Customers are not just asking, “Can you move this load?” They are asking, “What is the smartest way to move this freight right now?”

Managed logistics helps answer that question. By combining transportation planning, carrier coordination, visibility, mode optimization, and execution support, STG helps partners build solutions that adapt to market conditions instead of reacting to them after costs rise or service is disrupted.

Why a Partner Like STG Matters

Forwarders and 3PLs do not need to build every capability themselves to offer customers a more flexible solution. They need the right partner.

STG Logistics provides integrated port-to-door capabilities across CFS, transloading, drayage, intermodal, warehousing, LTL, over-the-road, and managed logistics services. That breadth gives forwarders and 3PLs the ability to support customers across multiple modes, markets, and scenarios.
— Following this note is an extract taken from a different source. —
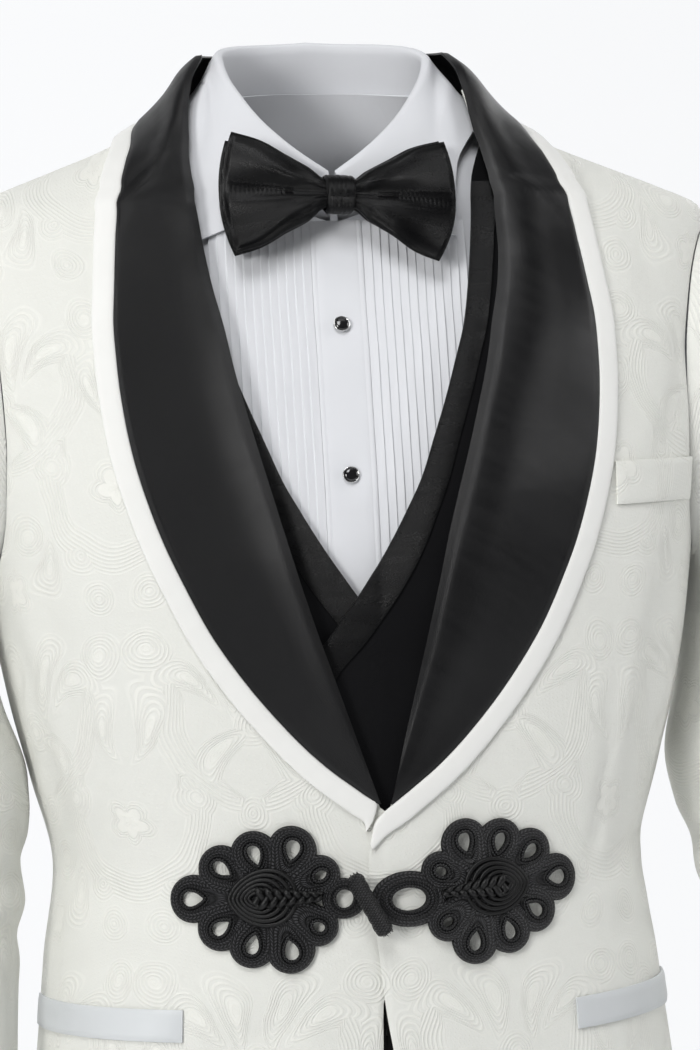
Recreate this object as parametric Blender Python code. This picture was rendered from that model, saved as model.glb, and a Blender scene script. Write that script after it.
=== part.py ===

When truckload costs rise, STG can help evaluate intermodal opportunities.

When port flows shift, STG can support drayage, CFS, and transload execution.

When inventory needs to be staged closer to demand, STG can provide warehousing and distribution support.

When customers need a broader transportation strategy, STG’s managed logistics solutions can help coordinate the moving parts.

In a market defined by volatility, that kind of optionality matters.

Build a Freight Strategy That Can Pivot

Capacity, cost, and mode volatility are not going away. Shippers need logistics partners who can help them make smarter decisions, control transportation costs, and keep freight moving when market conditions change.

For forwarders and 3PLs, this is the moment to become more than a freight provider. It is an opportunity to help customers evaluate mode options, optimize routing, improve visibility, and build more resilient transportation networks.

STG Logistics helps partners deliver those solutions through a national port-to-door network that includes CFS, transloading, drayage, intermodal, warehousing, LTL, truckload, and managed logistics services.

When the market shifts, your customers need more than capacity. They need options, visibility, and a partner who can help them move with confidence.